Read the listing and extract each line that includes the word "joints".

== INPUT DATA ==

--- Start ---

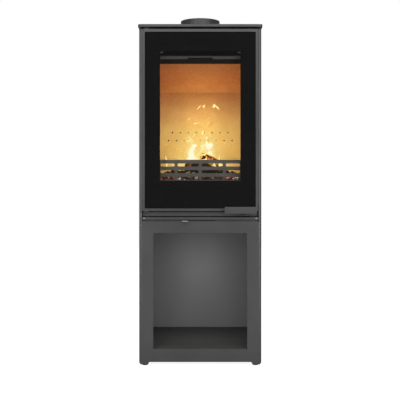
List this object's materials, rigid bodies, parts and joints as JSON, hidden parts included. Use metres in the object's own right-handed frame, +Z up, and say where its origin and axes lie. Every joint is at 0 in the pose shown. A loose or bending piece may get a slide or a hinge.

--- End ---
--- Start ---

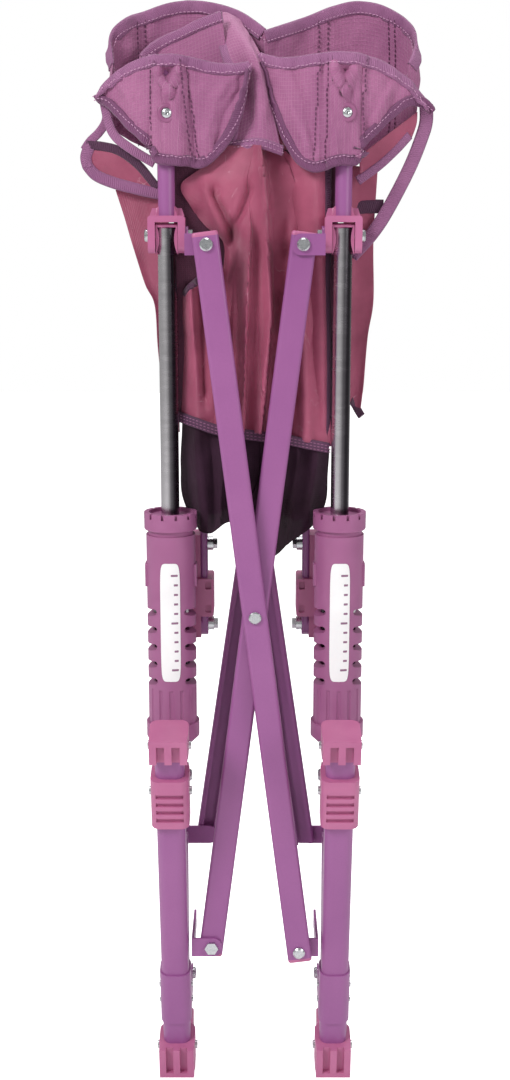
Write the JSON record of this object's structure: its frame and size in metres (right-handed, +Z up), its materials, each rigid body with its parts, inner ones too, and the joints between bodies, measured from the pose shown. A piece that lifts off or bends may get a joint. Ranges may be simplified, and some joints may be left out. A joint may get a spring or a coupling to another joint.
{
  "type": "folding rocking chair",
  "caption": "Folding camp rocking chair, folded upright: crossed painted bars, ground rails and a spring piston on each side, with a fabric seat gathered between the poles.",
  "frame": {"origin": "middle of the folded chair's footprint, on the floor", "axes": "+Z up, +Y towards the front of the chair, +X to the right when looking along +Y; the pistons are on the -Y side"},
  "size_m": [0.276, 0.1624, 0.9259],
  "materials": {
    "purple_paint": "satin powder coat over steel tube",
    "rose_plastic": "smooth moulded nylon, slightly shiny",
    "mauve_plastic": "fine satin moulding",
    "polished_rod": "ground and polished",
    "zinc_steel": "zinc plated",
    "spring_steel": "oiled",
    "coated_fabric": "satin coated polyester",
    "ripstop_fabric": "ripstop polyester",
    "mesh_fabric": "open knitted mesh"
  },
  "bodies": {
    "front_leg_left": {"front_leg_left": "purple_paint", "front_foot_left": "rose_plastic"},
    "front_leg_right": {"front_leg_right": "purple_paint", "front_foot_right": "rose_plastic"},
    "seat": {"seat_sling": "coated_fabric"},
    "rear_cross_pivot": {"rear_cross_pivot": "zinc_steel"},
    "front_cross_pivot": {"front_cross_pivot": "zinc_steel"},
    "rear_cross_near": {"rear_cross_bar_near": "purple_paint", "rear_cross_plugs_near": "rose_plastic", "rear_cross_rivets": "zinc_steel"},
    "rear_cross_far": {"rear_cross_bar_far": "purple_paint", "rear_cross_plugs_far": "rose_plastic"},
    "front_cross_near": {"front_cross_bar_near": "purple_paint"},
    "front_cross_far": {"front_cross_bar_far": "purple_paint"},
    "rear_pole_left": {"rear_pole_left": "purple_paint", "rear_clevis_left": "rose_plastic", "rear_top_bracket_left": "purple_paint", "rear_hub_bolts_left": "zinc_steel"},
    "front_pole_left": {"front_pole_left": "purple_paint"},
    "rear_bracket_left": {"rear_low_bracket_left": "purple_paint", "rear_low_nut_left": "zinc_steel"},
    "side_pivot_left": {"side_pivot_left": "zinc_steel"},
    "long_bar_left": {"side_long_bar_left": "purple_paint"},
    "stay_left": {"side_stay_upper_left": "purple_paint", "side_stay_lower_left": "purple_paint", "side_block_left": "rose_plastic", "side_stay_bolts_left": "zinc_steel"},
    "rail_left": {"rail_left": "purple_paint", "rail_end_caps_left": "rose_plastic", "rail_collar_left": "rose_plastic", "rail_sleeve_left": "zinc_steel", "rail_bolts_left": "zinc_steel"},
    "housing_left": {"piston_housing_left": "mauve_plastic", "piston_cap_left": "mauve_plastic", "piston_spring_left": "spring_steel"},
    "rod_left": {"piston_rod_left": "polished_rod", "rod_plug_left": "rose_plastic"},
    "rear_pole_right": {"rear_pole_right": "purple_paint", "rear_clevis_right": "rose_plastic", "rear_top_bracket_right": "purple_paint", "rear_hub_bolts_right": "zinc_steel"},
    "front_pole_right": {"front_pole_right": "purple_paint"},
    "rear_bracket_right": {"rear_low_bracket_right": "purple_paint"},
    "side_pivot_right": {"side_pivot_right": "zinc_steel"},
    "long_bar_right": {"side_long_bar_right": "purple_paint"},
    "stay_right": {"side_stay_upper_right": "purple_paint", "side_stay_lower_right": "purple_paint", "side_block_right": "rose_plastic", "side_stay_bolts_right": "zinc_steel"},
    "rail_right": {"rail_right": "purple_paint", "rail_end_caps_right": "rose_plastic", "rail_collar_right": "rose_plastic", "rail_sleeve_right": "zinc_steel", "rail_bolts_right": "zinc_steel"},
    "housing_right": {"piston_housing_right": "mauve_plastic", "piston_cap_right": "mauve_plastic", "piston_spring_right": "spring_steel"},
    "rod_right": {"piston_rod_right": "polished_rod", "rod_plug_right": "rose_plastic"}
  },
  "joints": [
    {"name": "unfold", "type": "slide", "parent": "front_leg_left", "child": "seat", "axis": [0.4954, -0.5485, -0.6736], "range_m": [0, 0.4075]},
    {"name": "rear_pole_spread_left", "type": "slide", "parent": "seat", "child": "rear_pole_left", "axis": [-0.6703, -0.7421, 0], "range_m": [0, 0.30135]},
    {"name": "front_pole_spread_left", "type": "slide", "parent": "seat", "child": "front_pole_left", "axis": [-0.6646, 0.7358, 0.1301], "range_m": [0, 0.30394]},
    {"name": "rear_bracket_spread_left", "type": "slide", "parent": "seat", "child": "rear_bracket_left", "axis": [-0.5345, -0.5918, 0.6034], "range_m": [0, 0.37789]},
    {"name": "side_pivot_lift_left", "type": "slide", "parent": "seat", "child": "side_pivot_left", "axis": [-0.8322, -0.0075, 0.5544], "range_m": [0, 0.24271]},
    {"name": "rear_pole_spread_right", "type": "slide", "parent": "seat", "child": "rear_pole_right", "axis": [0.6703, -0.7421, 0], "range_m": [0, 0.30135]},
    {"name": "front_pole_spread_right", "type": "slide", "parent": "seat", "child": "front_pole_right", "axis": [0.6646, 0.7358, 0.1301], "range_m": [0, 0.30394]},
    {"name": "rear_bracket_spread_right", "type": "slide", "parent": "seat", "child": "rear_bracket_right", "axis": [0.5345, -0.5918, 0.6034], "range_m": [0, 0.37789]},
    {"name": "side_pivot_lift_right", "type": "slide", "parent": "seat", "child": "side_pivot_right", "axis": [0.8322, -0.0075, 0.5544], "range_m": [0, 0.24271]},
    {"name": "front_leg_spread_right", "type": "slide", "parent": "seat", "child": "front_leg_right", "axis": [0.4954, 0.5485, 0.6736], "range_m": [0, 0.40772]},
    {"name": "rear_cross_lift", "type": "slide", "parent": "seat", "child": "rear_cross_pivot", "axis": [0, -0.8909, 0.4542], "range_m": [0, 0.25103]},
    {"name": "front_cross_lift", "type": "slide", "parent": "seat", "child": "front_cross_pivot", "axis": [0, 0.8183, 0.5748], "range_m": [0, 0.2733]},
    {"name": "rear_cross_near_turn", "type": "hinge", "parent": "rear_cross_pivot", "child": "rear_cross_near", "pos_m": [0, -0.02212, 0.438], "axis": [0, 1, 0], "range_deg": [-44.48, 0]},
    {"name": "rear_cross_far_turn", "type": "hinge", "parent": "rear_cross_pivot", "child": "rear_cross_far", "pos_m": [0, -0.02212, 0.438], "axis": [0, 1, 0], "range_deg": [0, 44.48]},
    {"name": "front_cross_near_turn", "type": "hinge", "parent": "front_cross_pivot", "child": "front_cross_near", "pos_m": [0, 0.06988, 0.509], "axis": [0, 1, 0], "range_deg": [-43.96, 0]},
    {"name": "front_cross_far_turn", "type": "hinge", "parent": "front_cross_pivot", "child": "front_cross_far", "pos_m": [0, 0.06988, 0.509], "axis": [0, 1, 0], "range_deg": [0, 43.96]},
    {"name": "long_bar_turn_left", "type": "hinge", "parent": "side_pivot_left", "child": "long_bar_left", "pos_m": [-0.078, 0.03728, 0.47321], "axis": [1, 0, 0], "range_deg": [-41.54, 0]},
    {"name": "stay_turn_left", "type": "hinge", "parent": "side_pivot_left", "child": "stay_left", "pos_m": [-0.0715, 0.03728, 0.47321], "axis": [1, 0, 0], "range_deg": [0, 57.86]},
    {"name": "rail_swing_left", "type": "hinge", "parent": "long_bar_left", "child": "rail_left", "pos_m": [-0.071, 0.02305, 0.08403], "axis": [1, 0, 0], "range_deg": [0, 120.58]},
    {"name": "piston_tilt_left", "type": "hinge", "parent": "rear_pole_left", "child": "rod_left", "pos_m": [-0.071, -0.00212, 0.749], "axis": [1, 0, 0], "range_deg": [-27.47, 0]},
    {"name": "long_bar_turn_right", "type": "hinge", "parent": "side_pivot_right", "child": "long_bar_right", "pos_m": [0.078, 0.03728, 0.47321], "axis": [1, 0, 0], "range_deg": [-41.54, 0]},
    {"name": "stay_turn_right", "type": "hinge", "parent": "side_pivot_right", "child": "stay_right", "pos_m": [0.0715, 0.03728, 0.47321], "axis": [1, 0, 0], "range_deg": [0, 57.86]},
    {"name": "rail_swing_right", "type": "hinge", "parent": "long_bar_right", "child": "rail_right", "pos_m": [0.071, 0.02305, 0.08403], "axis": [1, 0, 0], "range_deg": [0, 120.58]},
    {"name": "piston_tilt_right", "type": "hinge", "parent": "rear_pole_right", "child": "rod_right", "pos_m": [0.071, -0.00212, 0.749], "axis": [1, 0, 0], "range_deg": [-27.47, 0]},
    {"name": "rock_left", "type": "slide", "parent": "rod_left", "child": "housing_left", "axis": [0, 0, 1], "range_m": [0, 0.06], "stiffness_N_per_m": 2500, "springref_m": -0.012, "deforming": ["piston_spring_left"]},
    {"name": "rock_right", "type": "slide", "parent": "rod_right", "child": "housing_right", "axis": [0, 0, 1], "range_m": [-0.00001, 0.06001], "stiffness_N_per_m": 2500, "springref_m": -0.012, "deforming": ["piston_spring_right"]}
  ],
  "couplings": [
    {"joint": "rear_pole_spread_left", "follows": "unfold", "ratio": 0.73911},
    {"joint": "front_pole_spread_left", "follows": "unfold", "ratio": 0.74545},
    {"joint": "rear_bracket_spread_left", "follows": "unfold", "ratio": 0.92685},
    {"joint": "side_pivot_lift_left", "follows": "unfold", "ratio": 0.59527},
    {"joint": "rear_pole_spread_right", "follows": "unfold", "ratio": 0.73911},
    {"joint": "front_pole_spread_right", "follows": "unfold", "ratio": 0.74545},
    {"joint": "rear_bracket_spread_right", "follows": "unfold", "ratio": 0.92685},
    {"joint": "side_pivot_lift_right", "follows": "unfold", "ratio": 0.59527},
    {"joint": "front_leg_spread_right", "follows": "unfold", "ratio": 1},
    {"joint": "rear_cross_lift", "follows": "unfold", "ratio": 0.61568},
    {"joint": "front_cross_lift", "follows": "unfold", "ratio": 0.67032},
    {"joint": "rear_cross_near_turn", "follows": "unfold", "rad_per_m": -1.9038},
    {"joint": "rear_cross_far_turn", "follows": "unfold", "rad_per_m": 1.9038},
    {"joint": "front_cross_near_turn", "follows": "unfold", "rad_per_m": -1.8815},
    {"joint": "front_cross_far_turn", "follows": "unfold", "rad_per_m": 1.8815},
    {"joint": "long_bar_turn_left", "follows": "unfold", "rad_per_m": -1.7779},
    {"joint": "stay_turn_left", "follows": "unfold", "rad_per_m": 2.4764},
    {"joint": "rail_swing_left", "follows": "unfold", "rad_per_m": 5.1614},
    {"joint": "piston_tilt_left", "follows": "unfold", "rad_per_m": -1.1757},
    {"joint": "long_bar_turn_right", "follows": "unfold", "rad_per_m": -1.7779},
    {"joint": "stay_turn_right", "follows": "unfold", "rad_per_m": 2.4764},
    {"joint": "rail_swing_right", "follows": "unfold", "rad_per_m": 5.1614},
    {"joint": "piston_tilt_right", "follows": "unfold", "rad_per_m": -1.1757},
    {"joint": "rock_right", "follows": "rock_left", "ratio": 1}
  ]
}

--- End ---

== TASK RESULT ==
List this object's materials, rigid bodies, parts and joints as JSON, hidden parts included. Use metres in the object's own right-handed frame, +Z up, and say where its origin and axes lie. Every joint is at 0 in the pose shown. A loose or bending piece may get a slide or a hinge.
Write the JSON record of this object's structure: its frame and size in metres (right-handed, +Z up), its materials, each rigid body with its parts, inner ones too, and the joints between bodies, measured from the pose shown. A piece that lifts off or bends may get a joint. Ranges may be simplified, and some joints may be left out. A joint may get a spring or a coupling to another joint.
  "joints": [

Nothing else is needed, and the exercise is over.